Moreover, the new legislation sets a cap for the percentage of out-of-state students in Virginia public colleges and universities. For the next four years, the percentage of non-Virginia students enrolled will be equal or less than the percentage of out-of-state students during the first academic term of the 2017-2018 academic year.

The bill will now head to the House Appropriations Committee, chaired by Delegate Chris Jones (R-Suffolk).

There are a few public college and universities in Virginia that have versions of the bill’s stipulations already. The College of William & Mary, tout similar cost caps.

According to The William & Mary Promise, “Among Virginia public universities only W&M guarantees no in-state tuition increases for the four years of a student’s undergraduate education.” As reported on Thursday in the Richmond Times-Dispatch, incoming students for the Williamsburg-based institution of higher education will pay 6.5 percent more than the $17,434 the freshman class was charged at the beginning of the previous academic year.

In the report, Peter Blake, director of the State Council of Higher Education for Virginia, claims that the decisions regarding the cost of higher education should be left to the boards of visitors at each respective school. “It looks at only one side of the equation,” Blake stated. “Higher education is a shared responsibility,” he added.

Subsequent bills regarding higher education are also making their way through the Virginia House of Delegates. House Bill 1138, introduced by Delegate Marcia Price (D-Newport News) is part of Governor Ralph Northam’s higher education agenda, which rolled out of a subcommittee earlier this week.

The bill establishes the Office of the Qualified Education Loan Ombudsman within the State Council of Higher Education for Virginia. The legislation will require the office to engage in, “receiving, reviewing, and attempting to resolve complaints from qualified education loan borrowers,” according to the bill.

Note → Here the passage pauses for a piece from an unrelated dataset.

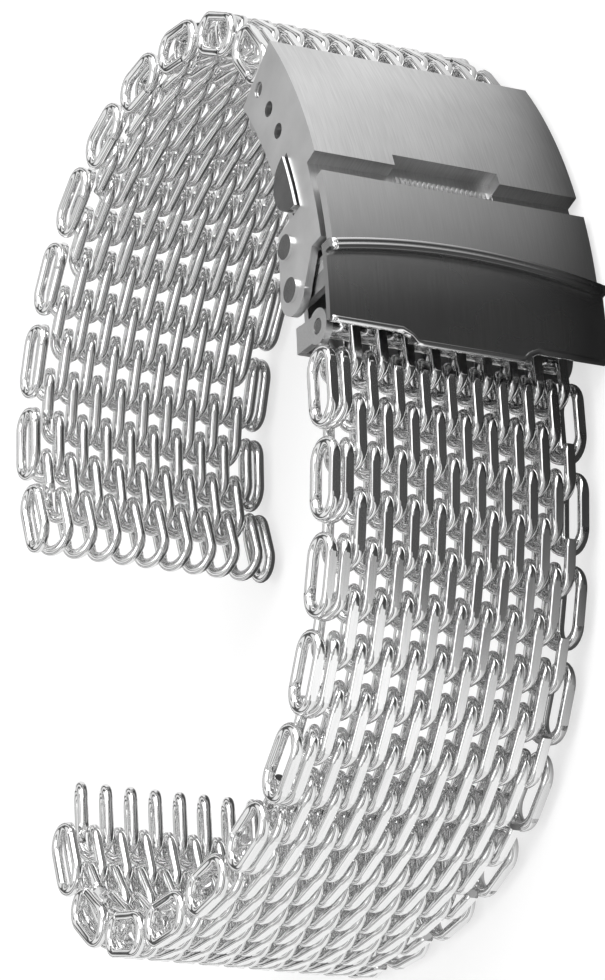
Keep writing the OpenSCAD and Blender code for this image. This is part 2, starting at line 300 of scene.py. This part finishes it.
drawn_wire = metal("drawn_wire", colour=0.88, colour_var=0.04, rough=0.10, rough_var=0.08,
                   line_scale=(900, 900, 2600), bump=0.06)
ground_flat = metal("ground_flat", colour=0.95, colour_var=0.03, rough=0.17, rough_var=0.10,
                    line_scale=(500, 500, 5200), bump=0.10)


# The two straps: 20 rows of mesh hung on the cover's spring bar and 23 on the inner
# leaf's, curved into an open loop. Each row stands at its own bend to the one before,
# in degrees, and no row is fastened to the next but by its winding.
def way(angle):
    return Vector((math.cos(math.radians(angle)), math.sin(math.radians(angle))))


def polar(radius, angle):
    return radius * way(angle - 90)


def runs(*pairs):
    return [bend for count, bend in pairs for _ in range(count)]


bar_a, bar_b = polar(36.5, 17.9), polar(35.8, -17.6)
bends_a = runs((2, 13.5), (2, 11), (1, 9), (5, 7), (5, 8), (2, 9.5), (2, 10.5))
bends_b = runs((4, 4), (3, 6), (1, 8), (3, 10), (1, 8), (1, 5), (2, 4), (1, 6), (1, 9), (1, 12),
               (1, 14.5), (3, 16.4))
for letter, heading, sense, facing, bar, bends in (
        ("a", 8, 1, 180, bar_a, bends_a), ("b", 168, -1, 0, bar_b, bends_b)):
    middle = bar + leg_len / 2 * way(heading)
    for i in range(len(bends) + 1):
        if i:
            middle = middle + row_pitch / 2 * (way(heading) + way(heading + sense * bends[i - 1]))
            heading += sense * bends[i - 1]
        node = "strap_%s_row_%02d" % (letter, i + 1)
        turns = narrow_turns if i % 2 == 0 else wide_turns
        mesh = wire_mesh("wire_%s_%02d" % (letter, i + 1), turns, middle, heading + facing)
        mesh.materials.append(drawn_wire.block)
        mesh.materials.append(ground_flat.block)
        spiral = bpy.data.objects.new(mesh.name, mesh)
        scene.collection.objects.link(spiral)
        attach(spiral, "b_" + node)
        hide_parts(node)


# The clasp's cover: one bent sheet of stainless steel, brushed lengthwise. Its side
# walls are pierced for the strap's spring bar and carry the rivets that the flap and
# the folding leaves turn on.
def dress(shading, *names):
    for name in names:
        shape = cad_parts[name]
        shape.data.materials.clear()
        shape.data.materials.append(shading.block)


lengthwise = (350, 350, 9000)
brushed_cover = metal("brushed_cover", colour=0.74, colour_var=0.07, rough=0.34, rough_var=0.10,
                      line_scale=lengthwise, bump=0.35)
dress(brushed_cover, "cover")

# The safety flap: one pressed steel sheet, hung on two rivets, with a bowed bead across it. It is brushed
# above the bead, polished on it, and smooth below. Its colour carries a painted highlight on the bead and
# painted shade on the plate below it.
flap_r, bead_angle, bead_bow, bead_half, bead_w = 39.45, -9.5, 1.2, 11.5, 0.68
bead_painted_highlight, upper_shade, lower_painted_shade = 0.86, 0.64, 0.46
bead_rough, upper_rough, lower_rough = 0.16, 0.34, 0.24
shade_var, rough_var, flap_bump = 0.14, 0.06, 0.2
bow_r = (bead_half ** 2 + bead_bow ** 2) / (2 * bead_bow)
bead_spot, bead_way = polar(flap_r, bead_angle) + clasp_centre, way(bead_angle)
flap = Shading(bpy.data.materials.new("flap_steel"))
along_band = flap.along((*(bead_way / mm), 0), (*(bead_spot * mm), 0)) + bow_r
over_width = flap.along((0, 0, 1 / mm), (0, 0, mid_width * mm))
from_bow = (along_band * along_band + over_width * over_width) ** 0.5
lower = from_bow < bow_r - bead_w / 2
upper = 1 - (from_bow < bow_r + bead_w / 2)
lines = flap.streaks(lengthwise)
# The colour: the bead lightened by a painted highlight, and the plate below darkened by painted shade.
shade = (bead_painted_highlight - (bead_painted_highlight - upper_shade) * upper - (bead_painted_highlight - lower_painted_shade) * lower
         + shade_var * (lines - 0.5))
grey = flap.node("ShaderNodeCombineColor", {}, {0: shade, 1: shade, 2: shade})
rough = (bead_rough + (upper_rough - bead_rough) * upper + (lower_rough - bead_rough) * lower
         + rough_var * flap.streaks(cloud_scale, cloud_detail))
polish(flap, grey, rough, lines, flap_bump)
dress(flap, "safety_flap")

# The flap's bright edges: the two rounded ridges of its bead, and the rolled edge of
# its tail, which steps down round the lip in the middle. Both are polished.
buffed = (1500, 1500, 1500)
polished = metal("polished_edge", colour=0.92, colour_var=0.02, rough=0.12, rough_var=0.06,
                 line_scale=buffed, bump=0.03)
edge_sides = 12


def on_flap(radius, angle, z):
    return Vector((*polar(radius, angle), z))


def rounded_edge(name, outline, radius):
    shift, verts = Vector((*clasp_centre, mid_width)), []
    for k, point in enumerate(outline):
        outward = Vector((point.x, point.y, 0))
        verts += [(p + shift) * mm for p in ring(outline, k, outward, radius, edge_sides)]
    mesh = tube(name, verts, edge_sides)
    mesh.materials.append(polished.block)
    piece = bpy.data.objects.new(name, mesh)
    scene.collection.objects.link(piece)
    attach(piece, "flap")


ridge_r, ridge_drop, ridge_level, ridge_half, ridge_steps = 0.27, 0.2, 40.36, 0.97 * bead_half, 48
for name, drop in (("bead_upper", ridge_drop), ("bead_lower", -ridge_drop)):
    ridge = []
    for k in range(ridge_steps + 1):
        z = ridge_half * (2 * k / ridge_steps - 1)
        bow = (bow_r ** 2 - z ** 2) ** 0.5 - bow_r
        ridge.append(on_flap(ridge_level, bead_angle + math.degrees((bow + drop) / flap_r), z))
    rounded_edge(name, ridge, ridge_r)

tail_r, tail_level, tail_step = 0.29, 39.74, 0.5
tail_half = [(11.3, -19.05), (5.6, -19.05), (4.8, -19.6), (4.4, -20.2)]
tail = [(-z, angle) for z, angle in tail_half] + tail_half[::-1]
tail_line = []
for (z0, a0), (z1, a1) in zip(tail, tail[1:]):
    count = max(2, int((z1 - z0) / tail_step))
    shares = [k / count for k in range(count)]
    tail_line += [on_flap(tail_level, a0 + (a1 - a0) * s, z0 + (z1 - z0) * s) for s in shares]
end_z, end_angle = tail[-1]
rounded_edge("tail_edge", tail_line + [on_flap(tail_level, end_angle, end_z)], tail_r)

# The folding leaves inside the clasp: two strips of satin steel sheet, brushed across.
# The middle one turns on the cover, and the inner one on its end, where it holds the
# second strap.
crosswise = (9000, 9000, 350)
satin_leaf = metal("satin_leaf", colour=0.66, colour_var=0.05, rough=0.30, rough_var=0.08,
                   line_scale=crosswise, bump=0.25)
dress(satin_leaf, "middle_leaf", "inner_leaf")

# The fittings: the push buttons and the coil spring between them, the rivets, the fold
# pin and the spring bars. They are turned or drawn steel, polished bright.
polished_fittings = metal("polished_fittings", colour=0.82, colour_var=0.04, rough=0.14, rough_var=0.08,
                          line_scale=buffed, bump=0.06)
dress(polished_fittings, "button_left", "button_right", "button_spring", "flap_rivets", "leaf_rivets",
      "fold_pin", "strap_a_bar", "strap_b_bar")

Furthermore, it will provide an avenue for the development and implementation of programs to assist,” qualified education loan borrowers to understand their rights and responsibilities under the terms of qualified education loans,” and, “providing information regarding the problems and concerns of qualified education loan borrowers.”

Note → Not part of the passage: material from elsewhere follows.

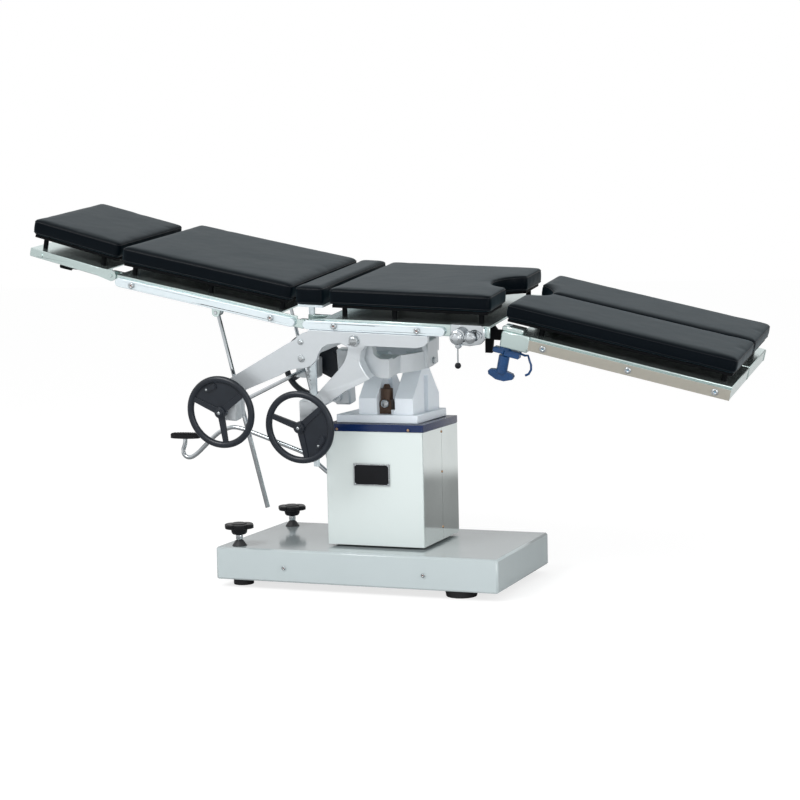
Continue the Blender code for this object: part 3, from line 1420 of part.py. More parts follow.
def build_strut(paint, strut, side):
    """A threaded strut; it hangs down Z from the pin at its top."""
    offset = side * 0.2145
    rod_radius, tube_radius, collar_radius = 0.0055, 0.0065, 0.0090
    eye_radius, eye_half = 0.0100, 0.0070
    joint_height, foot = -0.2200, -0.5430
    tube_piece = rod(
        "back_strut_" + SIDE_NAMES[side], strut, paint["chrome"], (0, offset, 0),
        (0, offset, joint_height),
        rod_radius, sides=SMALL_SIDES,
    )
    lower = rod(
        "strut_lower", strut, None, (0, offset, joint_height + OVERRUN), (0, offset, foot), tube_radius,
        sides=SMALL_SIDES,
    )
    collar = rod(
        "strut_collar", strut, None, (0, offset, joint_height + 0.024),
        (0, offset, joint_height - 0.004),
        collar_radius, sides=SMALL_SIDES,
    )
    eye = rod(
        "strut_eye", strut, None, (0, side * (0.2145 - eye_half), 0),
        (0, side * (0.2145 + eye_half), 0),
        eye_radius,
    )
    pin = rod(
        "strut_pin", strut, None, (0, side * 0.2000, 0), (0, side * 0.2280, 0), STRUT_PIN,
        sides=SMALL_SIDES,
    )
    fuse(tube_piece, lower, collar, eye, pin)


def build_head(paint, head):
    """The head section; its frame lies on its hinge, with X pointing to the back."""
    tray_start, tray_end = -0.2565, -0.0180
    half_width = 0.1950
    tray_bottom, tray_top, wall = -0.0110, 0.0123, 0.0040
    ear_radius = 0.0155
    head_frame = tray(
        "head_frame", head, paint["steel_sheet"], tray_start, tray_end, (-half_width, half_width),
        tray_bottom, tray_top, wall,
    )
    ears = []
    for side in (NEAR, FAR):
        outline = [
            (tray_end - 0.0200, tray_bottom), (-0.004, -ear_radius + 0.0005),
            *arc((0, 0), ear_radius, -80, 80, 8), (-0.004, ear_radius - 0.0005),
            (tray_end - 0.0200, tray_top),
        ]
        ears.append(plate(
            "head_ear", head, None, outline, reach(side, half_width - wall, half_width), "Y",
        ))
        ears.append(rod(
            "head_pin", head, None, (0, side * 0.1690, 0),
            (0, side * (half_width - wall / 2), 0), HEAD_PIN,
        ))
        ears += bolt_heads(head, side, ((0.0, 0.0), (-0.2200, 0.0)), half_width, wall)
    fuse(head_frame, *ears)
    pad_start, pad_end, pad_bottom, pad_top = -0.2670, 0.0110, 0.0480, 0.0898
    standoffs(
        "head_board", head, paint["board"], pad_start, pad_end, 0.030,
        (-HEAD_PAD_HALF_WIDTH, HEAD_PAD_HALF_WIDTH),
        tuple((along, HEAD_PAD_HALF_WIDTH - 0.028) for along in (-0.230, -0.045)),
        tray_top + GAP, pad_bottom - GAP, 0.0080, 0.0070,
    )
    cushion(
        "head_cushion", head, paint["cushion_leather"],
        rounded_pad(pad_start, pad_end, -HEAD_PAD_HALF_WIDTH, HEAD_PAD_HALF_WIDTH, 0.012),
        pad_bottom, pad_top,
    )
    lever_axis = (-0.0600, -0.0200)
    bracket = box(
        "lever_bracket", head, None, (lever_axis[0] - 0.008, -0.1080, lever_axis[1] - 0.007),
        (lever_axis[0] + 0.008, -0.0900, tray_top - wall + 0.001),
    )
    lever_pin = 0.0030
    bracket_hole = bore(
        "lever_hole", head, (lever_axis[0], -0.1200, lever_axis[1]),
        (lever_axis[0], -0.0800, lever_axis[1]),
        lever_pin, SMALL_SIDES,
    )
    fuse(head_frame, bracket)
    cut(head_frame, bracket_hole)
    lever = frame("turn_head_lever", head, (lever_axis[0], 0, lever_axis[1]))
    offset = -0.1130
    arm = tube(
        "head_lever", lever, paint["board"],
        [(0.006, offset, 0.0), (-0.030, offset, -0.004), (-0.070, offset, -0.010), (-0.112, offset, -0.016)],
        0.0040, 1,
    )
    grip = rod(
        "lever_grip", lever, None, (-0.108, offset, -0.0155), (-0.142, offset, -0.0185), 0.0085, 0.0070,
        sides=SMALL_SIDES,
    )
    pin = rod(
        "lever_pin", lever, None, (0, offset - 0.003, 0), (0, -0.0900, 0), lever_pin, sides=SMALL_SIDES,
    )
    fuse(arm, grip, pin)


def build_leg_joint(paint, fold, side):
    """The blue clamp on the fold axis. Its spindle, along Z, carries the leg."""
    name = SIDE_NAMES[side]
    offset = side * LEG_OFFSET
    yoke_radius, yoke_top = 0.0126, 0.0185
    spindle_radius, spindle_top = 0.0080, 0.0290
    disc_radius, disc_bottom, disc_top = 0.0149, -0.0325, -0.0225
    pin_inner = 0.1846
    arm_half = 0.0110
    clamp = rod(
        "leg_clamp_" + name, fold, paint["clamp_blue"], (0, offset, disc_bottom), (0, offset, yoke_top),
        yoke_radius,
    )
    spindle = rod(
        "clamp_spindle", fold, None, (0, offset, yoke_top - OVERRUN), (0, offset, spindle_top),
        spindle_radius,
    )
    disc = rod("clamp_disc", fold, None, (0, offset, disc_bottom), (0, offset, disc_top), disc_radius)
    pin = rod("clamp_pin", fold, None, (0, side * pin_inner, 0), (0, offset, 0), LEG_PIN)
    near_arm = box(
        "clamp_arm", fold, None, (-0.0300, offset - arm_half, -0.0440),
        (0.0, offset + arm_half, -0.0300), 0.002,
    )
    far_arm = box(
        "clamp_arm", fold, None, (0.0, offset - arm_half, -0.0480),
        (0.0400, offset + arm_half, -0.0300), 0.002,
    )
    fuse(clamp, spindle, disc, pin, near_arm, far_arm)
    hook = tube(
        "clamp_hook", fold, None,
        [
            (0.038, offset, -0.034), (0.052, offset, -0.036), (0.060, offset, -0.034),
            (0.066, offset, -0.046),
            (0.072, offset, -0.056), (0.074, offset, -0.068), (0.070, offset, -0.080),
            (0.062, offset, -0.086),
        ],
        0.0030, 0,
    )
    fuse(clamp, hook)
    well = bore(
        "clamp_well", fold, (0, offset, -0.0600), (0, offset, disc_bottom - 0.0005), 0.0070,
    )
    cut(clamp, well)

    handle = frame("turn_leg_handle_" + name, fold, (0, offset, 0))
    tube_radius, tube_top, tube_bottom = 0.0140, -0.0485, -0.0930
    neck = rod(
        "leg_handle_" + name, handle, paint["clamp_blue"], (0, 0, disc_bottom - 0.0009),
        (0, 0, tube_top - OVERRUN),
        0.0070,
    )
    sleeve = rod("handle_sleeve", handle, None, (0, 0, tube_top), (0, 0, tube_bottom), tube_radius)
    half_wing = [
        (0.0110, -0.1130), (0.0320, -0.1040), (0.0345, -0.0960), (0.0300, -0.0900), (0.0100, -0.0860),
    ]
    wing_outline = half_wing + [(-x, z) for x, z in reversed(half_wing)]
    wings = plate("handle_wing", handle, None, wing_outline, (-0.0065, 0.0065), "Y")
    fuse(neck, sleeve, wings)


def build_leg(paint, leg, side):
    """One leg section; its frame stands on the spindle, with X pointing to the foot."""
    name = SIDE_NAMES[side]
    shift = -side * LEG_OFFSET
    outer_face = 0.2401
    inner_face = 0.0020
    rail_thickness = 0.0100
    tray_start, tray_end = 0.0285, 0.5740
    tray_bottom, tray_top, wall = -0.0145, 0.0180, 0.0040
    block_inner = LEG_OFFSET + 0.0131
    eye_bottom, eye_top = 0.0189, 0.0320
    spindle_radius = 0.0080

    def place(offset):
        return side * offset + shift

    def span(inner, outer):
        return tuple(sorted((place(inner), place(outer))))

    sheet_span = span(inner_face, outer_face - rail_thickness - GAP)
    leg_frame = tray(
        "leg_frame_" + name, leg, paint["steel_sheet"], tray_start, tray_end, sheet_span,
        tray_bottom, tray_top, wall,
    )
    cross_ends = []
    for start in (tray_start + 0.036, tray_end - 0.007):
        cross_ends.append(box(
            "leg_cross", leg, None, (start, sheet_span[0] + 0.001, tray_bottom + 0.001),
            (start + 0.006, sheet_span[1] - 0.001, tray_top - 0.001),
        ))
    block_span = span(block_inner, outer_face)
    block = box(
        "leg_block", leg, None, (-0.0100, block_span[0], -0.0220),
        (0.0626, block_span[1], 0.0200), 0.003,
    )
    back_span = span(LEG_OFFSET - 0.0150, outer_face - 0.001)
    back_block = box(
        "leg_back_block", leg, None, (0.0133, back_span[0], -0.0215),
        (0.0620, back_span[1], 0.0195), 0.001, 1,
    )
    eye_span = span(LEG_OFFSET - 0.0150, outer_face - 0.004)
    eye = box(
        "leg_eye", leg, None, (-0.0120, eye_span[0], eye_bottom), (0.0440, eye_span[1], eye_top), 0.003,
    )
    fuse(leg_frame, block, back_block, eye, *cross_ends)
    eye_bore = bore(
        "eye_bore", leg, (0, 0, eye_bottom - OVERRUN), (0, 0, eye_top + OVERRUN), spindle_radius,
    )
    cut(leg_frame, eye_bore)
    rail_start, rail_end, rail_middle, rail_half = 0.0630, 0.5740, -0.0010, 0.0135
    low, high = span(outer_face - rail_thickness - OVERRUN / 2, outer_face)
    rail = box(
        "leg_rail", leg, None, (rail_start - OVERRUN, low, rail_middle - rail_half),
        (rail_end, high, rail_middle + rail_half), 0.0012,
    )
    heads = []
    for along_leg in (0.1010, 0.3200, 0.5370):
        heads.append(rod(
            "leg_bolt", leg, None, (along_leg, place(outer_face - rail_thickness / 2), rail_middle),
            (along_leg, place(outer_face + 0.0022), rail_middle), 0.0075, 0.0055, sides=SMALL_SIDES,
        ))
    fuse(leg_frame, rail, *heads)
    pad_start, pad_end, pad_bottom, pad_top = -0.0160, 0.5770, 0.0490, 0.0870
    pad_span = span(0.0025, PAD_HALF_WIDTH)
    standoffs(
        "leg_board_" + name, leg, paint["board"], pad_start, pad_end, 0.030, pad_span,
        ((0.0780, 0.0720), (0.5450, 0.0720)), tray_top + GAP, pad_bottom - GAP, 0.0080, 0.0073,
        cut_centre=(-0.0500, place(0.0), 0.1000),
    )
    bay_centre, bay_radius = -0.0520, 0.0870
    outline = leg_pad_outline(side, pad_start, pad_end, pad_span, place(0.0), bay_centre, bay_radius)
    cushion("leg_cushion_" + name, leg, paint["cushion_leather"], outline, pad_bottom, pad_top)


def leg_pad_outline(side, start, end, span, inner, bay_centre, bay_radius):
    """A leg pad with a bay at its inner seat-end corner, anticlockwise."""
    low, high = span
    corner = 0.012
    steps = 3
    sides = 7
    reach_in = sqrt(bay_radius ** 2 - (start - bay_centre) ** 2)
    near_turn = atan2(reach_in, start - bay_centre) * 180 / pi
    edge = low if side > 0 else high
    edge_gap = abs(edge - inner)
    far_turn = atan2(edge_gap, sqrt(bay_radius ** 2 - edge_gap ** 2)) * 180 / pi
    if side > 0:
        bay = arc((bay_centre, inner), bay_radius, near_turn, far_turn, 8)
    else:
        bay = arc((bay_centre, inner), bay_radius, -far_turn, -near_turn, 8)
    outline = []
    first = bay[-1][0] if side > 0 else start + corner
    for step in range(1 if side > 0 else 0, sides):
        outline.append((first + (end - corner - first) * step / sides, low))
    outline += arc((end - corner, low + corner), corner, -90, 0, steps)
    outline += arc((end - corner, high - corner), corner, 0, 90, steps)
    last = bay[0][0] if side < 0 else start + corner
    for step in range(1, sides):
        outline.append((end - corner - (end - corner - last) * step / sides, high))
    if side > 0:
        outline += arc((start + corner, high - corner), corner, 90, 180, steps)
        outline += bay
    else:
        outline += bay
        outline += arc((start + corner, low + corner), corner, 180, 255, steps)
    return outline


# Assembly

def settle(root):
    """Move the whole so that its bounds are centred over the origin."""
    bpy.context.view_layer.update()
    graph = bpy.context.evaluated_depsgraph_get()
    corners = []
    for piece in bpy.data.objects:
        if piece.type != "MESH" or piece.hide_render:
            continue
        shown = piece.evaluated_get(graph)
        corners += [shown.matrix_world @ vertex.co for vertex in shown.data.vertices]
    for axis in (0, 1):
        values = [corner[axis] for corner in corners]
        root.location[axis] = -(min(values) + max(values)) / 2


def main():
    clear_scene()
    paint = make_materials()
    root = frame("stand", None)
    build_base(paint, root)
    lift = frame("slide_column", root, (COLUMN_SHIFT, 0, 0))
    build_column(paint, lift)
    roll = frame("turn_roll", lift, (0, 0, ROLL_AXIS_HEIGHT), (radians(ROLL_SET), 0, 0))
    build_saddle(paint, roll)
    table = frame(
        "turn_pitch", roll, (PITCH_AXIS_SHIFT, 0, PITCH_AXIS_RISE), (0, radians(PITCH_SET), 0),
    )
    build_table(paint, table)
    bridge = frame("slide_kidney", table)
    build_kidney_bridge(paint, bridge)
    back = frame("turn_back", table, (-BACK_AXIS_REACH, 0, RAIL_LINE), (0, radians(BACK_SET), 0))
    build_back(paint, back)
    head = frame("turn_head", back, (-HEAD_AXIS_REACH, 0, 0), (0, radians(HEAD_SET), 0))
    build_head(paint, head)
    for side in (NEAR, FAR):
        name = SIDE_NAMES[side]
        fold = frame(
            "turn_fold_" + name, table, (LEG_AXIS_REACH, 0, RAIL_LINE - LEG_AXIS_DROP),
            (0, radians(LEG_SET), 0),
        )
        build_leg_joint(paint, fold, side)
        leg = frame("turn_swing_" + name, fold, (0, side * LEG_OFFSET, 0))
        build_leg(paint, leg, side)
    settle(root)


main()
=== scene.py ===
# %% [markdown]
# An operating table, dressed for a catalogue picture.
# The packed model gives every solid at its real size and place, so this lesson only adds looks.
# It starts by loading that frame.

# %% Load the frame
import json
from math import atan2, cos, degrees, pi, radians, sin, sqrt

import bmesh
import bpy
from mathutils import Matrix, Vector, noise
from mathutils.bvhtree import BVHTree


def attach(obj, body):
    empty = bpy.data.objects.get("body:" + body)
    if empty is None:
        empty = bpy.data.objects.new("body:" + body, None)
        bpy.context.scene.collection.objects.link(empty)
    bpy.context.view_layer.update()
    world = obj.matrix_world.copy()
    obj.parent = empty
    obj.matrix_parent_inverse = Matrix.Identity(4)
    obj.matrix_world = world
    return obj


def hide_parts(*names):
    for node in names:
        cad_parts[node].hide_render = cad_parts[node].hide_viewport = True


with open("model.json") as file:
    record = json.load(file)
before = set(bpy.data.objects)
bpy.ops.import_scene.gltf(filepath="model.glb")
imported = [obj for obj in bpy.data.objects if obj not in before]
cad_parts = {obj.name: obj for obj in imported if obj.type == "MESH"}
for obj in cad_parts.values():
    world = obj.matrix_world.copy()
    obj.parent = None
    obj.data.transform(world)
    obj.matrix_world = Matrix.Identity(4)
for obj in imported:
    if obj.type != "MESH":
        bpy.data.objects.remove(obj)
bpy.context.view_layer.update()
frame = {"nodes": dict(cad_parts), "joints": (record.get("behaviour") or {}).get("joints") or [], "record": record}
nodes = frame["nodes"]
joints = {joint["name"]: joint for joint in frame["joints"]}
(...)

The Republican-controlled committee overwhelmingly approved the measure by a 17-4 vote. A similar legislative measure was approved by the Senate Education and Health committee last week.

The bills were sought to both stave off the increasing costs of higher education and amend the loan borrowing process for college students in order to provide more transparency. While the legislation is a good start, accountability should not begin and end with colleges. Metrics for the analysis of gainful employment when compared to a specific degree or institution can also provide a useful way of filtering out programs that do not grant a student a decent return on investment.